Driverless rides are proving to be more than just a novelty. Waymo says it now transports more than 50,000 weekly passengers in its robotaxis, a volume of business numbers that helped the company recently raise $5.6 billion from its corporate parent Alphabet and a list of other investors that included venture capital firm Andreesen Horowitz and financial management firm T. Rowe Price.

“Our service has matured quickly and our riders are embracing the many benefits of fully autonomous driving,” Waymo co-CEO Tekedra Mawakana said in a blog post.

Despite its inroads, Waymo is still believed to be losing money.

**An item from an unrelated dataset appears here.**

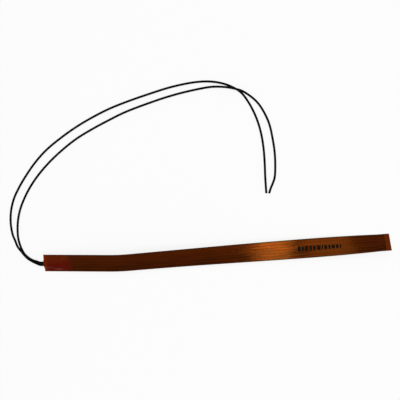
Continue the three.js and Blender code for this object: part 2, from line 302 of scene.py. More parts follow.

Although Alphabet doesn’t disclose Waymo’s financial results, the robotaxi is a major part of an “Other Bets” division that had suffered an operating loss of $3.3 billion through the first nine months of this year, down from a setback of $4.2 billion at the same time last year.

But Waymo has come a long way since Google began working on self-driving cars in 2009 as part of project “Chauffeur.” Since its 2016 spinoff from Google, Waymo has established itself as the clear leader in a robotaxi industry that’s getting more congested.

Electric auto pioneer Tesla is aiming to launch a rival “Cybercab” service by 2026, although its CEO Elon Musk said he hopes the company can get the required regulatory clearances to operate in Texas and California by next year.

Tesla’s projected timeline for competing against Waymo has been met with skepticism because Musk has made unfulfilled promises about the company’s self-driving car technology for nearly a decade.

Meanwhile, Waymo’s robotaxis have driven more than 20 million fully autonomous miles and provided more than 2 million rides to passengers without encountering a serious accident that resulted in its operations being sidelined.

That safety record is a stark contrast to one of its early rivals, Cruise, a robotaxi service owned by General Motors. Cruise’s California license was suspended last year after one of its driverless cars in San Francisco dragged a jaywalking pedestrian who had been struck by a different car driven by a human.

Cruise is now trying to rebound by joining forces with Uber to make some of its services available next year in U.S. cities that still haven’t been announced. But Waymo also has forged a similar alliance with Uber to dispatch its robotaxi in Atlanta and Austin, Texas next year.

Another robotaxi service, Amazon’s Zoox, is hoping to begin offering driverless rides to the general public in Las Vegas at some point next year before also launching in San Francisco.